Em relação aos homossexuais é possível a prática do preconceito e da discriminação e, apesar de existirem algumas legislações protetivas não existe uma punibilidade repressora eficiente.
Primeiro porque só existem dois regramentos a serem aplicados à proteção dos homossexuais: a Lei 7.437 e a Lei municipal 11.995, sendo que em nenhuma delas existe a previsão de pena mais severa.
A Constituição Federal tornou o crime de racismo imprescritível, o que propicia uma interpretação extensiva aos crimes discriminatórios e dotados de preconceito em virtude de raça, cor, sexo ou estado civil, nos moldes das legislações existentes.
No entanto, um homossexual tem a proteção adequada do sistema penal brasileiro?
A resposta é negativa porque o único elemento repressor penal seria o artigo 140 em seu parágrafo terceiro, porém o rol é taxativo, logo a proteção somente é exercida quando for praticada injúria em relação à raça, cor, etnia, religião e origem.
Nem o sistema protetivo penal inserido como elemento assecuratório da paz social previu a existência de infrações contra homossexuais. A justificativa é que o regramento penal vigente data da década de quarenta.

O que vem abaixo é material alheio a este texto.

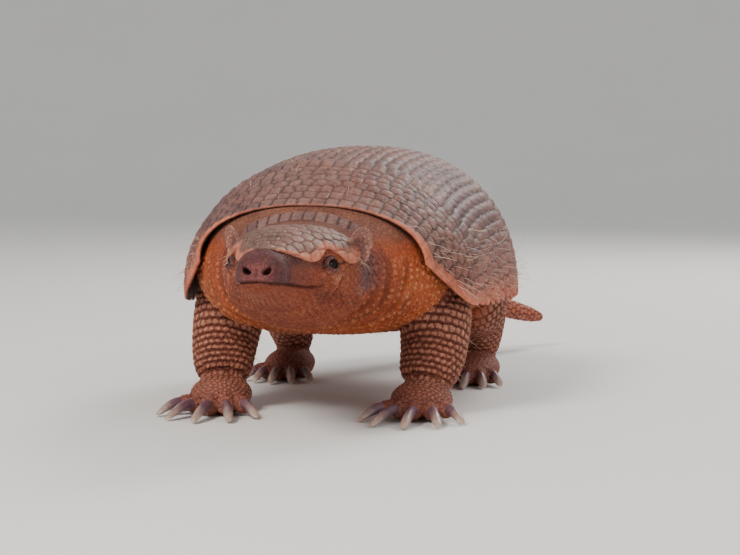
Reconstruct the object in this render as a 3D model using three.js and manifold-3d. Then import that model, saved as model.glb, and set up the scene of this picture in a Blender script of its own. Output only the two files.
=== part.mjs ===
// Six-banded armadillo, life size, standing squarely on its four feet, its head level and its
// tail swung to its left. Millimetres. +Z is up, the nose points along -Y, and +X is its left.
// The origin is on the floor, midway between the front of the nose and the back of the tail.
import * as THREE from "three";
import { mergeVertices } from "three/addons/utils/BufferGeometryUtils.js";
import Module from "manifold-3d";

const wasm = await Module();
wasm.setup();

// ---- Driving dimensions -------------------------------------------------------------------

const GAP = 0.3; // clearance between neighbouring pieces
const MIDDLE_Y = -18.9; // midway along the animal, in the frame in which its stations are given
const NOSE_Y = -332;
const NOSE_Z = 106;
const NECK_PLANE_Y = -204; // where the neck ends and the trunk begins
const BACK_PLANE_Y = 101; // where the trunk ends and the tail begins

const HEAD_PITCH = THREE.MathUtils.degToRad(-5); // the head's axis falls this much towards the neck
const HEAD_LENGTH = 114;
const HEAD_POWER = 2.4; // squareness of the head's cross-section
const HEAD_SHIELD = { from: 17, to: 107, thick: 2.4, sink: 1.4 };

const EYE = { along: 59, side: 29.6, up: 7, radius: 4.7 };
const EAR = {
  along: 92,
  side: 38.5,
  up: 9,
  lean: [0.32, 0.14, 0.94],
  opening: [0.8, -0.6, 0],
  height: 30,
  halfWidth: 10.5,
  thick: 2.6,
  rootWide: 0.74, // width at the root, as a share of the full width
  roundFrom: 0.55, // share of the height where the round top begins
  roundOver: 0.465, // how much of the height the round top would take to close
  cup: 6, // how far the rims stand forward of the middle, halved by the top
  bow: 4, // how far the ear bows back
  bowTurn: 2.6, // angle of the bow's arc, in radians
};

const NECK_BAND = { y: -217, half: 5, reach: 0.9 };

const SHELL_THICK = 4;
const SHELL_SIDES = 18;
const SHELL_POWER = 0.88; // 1 makes an elliptical arch, less makes squarer shoulders
const SHOULDER_ROWS = 6;
const BAND_COUNT = 6;
const HIP_ROWS = 11;
const BAND_LIP = 1.6; // how far the back edge of a band stands over the next one
const TOTAL_ROWS = SHOULDER_ROWS + BAND_COUNT + HIP_ROWS;

const FLANK_Z = 100; // height at which the trunk is widest

// ---- Curves -------------------------------------------------------------------------------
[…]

Ausência de previsão legal incrementa a possibilidade de homofobia e marginaliza ao invés de proteger pessoas com liberdade de decisão e livre arbítrio para decidirem sobre sua orientação sexual.
A Constituição garante a liberdade, a dignidade humana, a vida, a segurança e a igualdade, mas como assegurar tais ditames se, na prática não existe um sistema repressor adequado?
Num país movido pela consciência cultural de que apenas o direito penal tem o condão de inibir as condutas que denigrem e maculam a boa convivência social como garantir que heterossexuais e homossexuais convivam sem agressões?
Reprimir o que não é usual ou conhecido não é a solução mais sensata elementos penais devem ser criados para assegurar a proteção devida.